Publication
CCS 2023
Conference paper

Short Privacy-Preserving Proofs of Liabilities

Abstract

In the wake of fraud scandals involving decentralized exchanges and the significant financial loss suffered by individuals, regulators are pressed to put in place mechanisms that enforce customer protections and capital requirements in decentralized ecosystems. Proof of liabilities (PoL) is such a mechanism: it allows a prover (e.g., an exchange) to prove its liability to a verifier (i.e., a customer), in such a way the verifier is assured their liability is accounted for in the total liabilities claimed by the prover. This paper introduces a fully privacy-preserving PoL scheme with short proofs. We first store the prover’s liabilities in a sparse summation Verkle tree (SVVT), a tree in which each internal node is a hiding vector commitment of its children and whose root commits to the sum of all the leaves in the tree.

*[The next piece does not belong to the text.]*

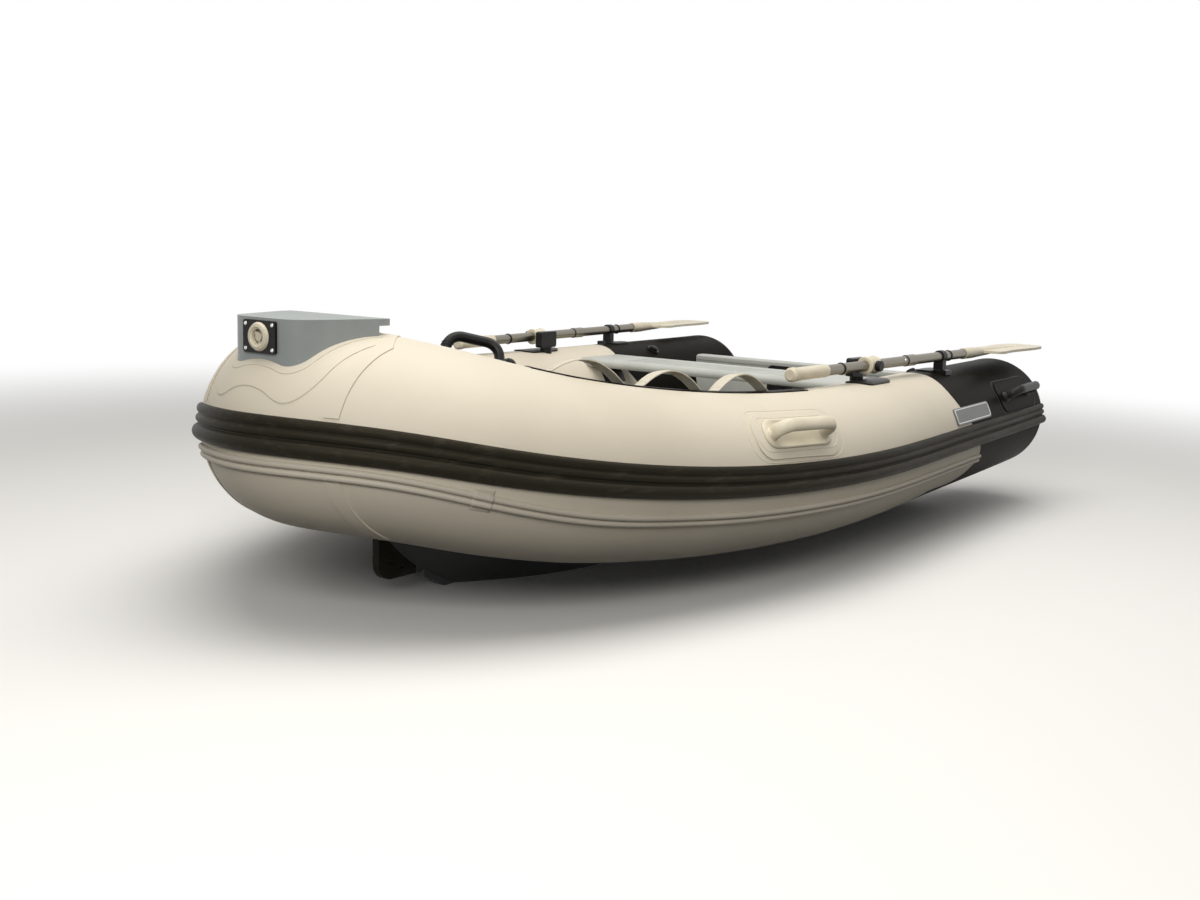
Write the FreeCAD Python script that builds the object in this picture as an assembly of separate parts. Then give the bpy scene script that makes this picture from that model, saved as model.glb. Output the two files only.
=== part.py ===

We then leverage inner product arguments to prove that a liability of user is included in the total liabilities of the prover without leaking any information beyond the liability’s inclusion. The privacy of the scheme follows from the history independence of the SVVT, the zero-knowledge of the inner product arguments, and the hiding property of the vector commitments. Our construction yields proofs of size $ {𝑂(log_𝑛(𝑁))} $ for trees of ary 𝑛 and size 𝑁. Additionally, we show how to further optimize the proof size using aggregation. Finally, we benchmark our scheme using an SVVT of size $ {2^{256}} $ and an another of size $ {10^9} $ that covers the universe of all US social security numbers.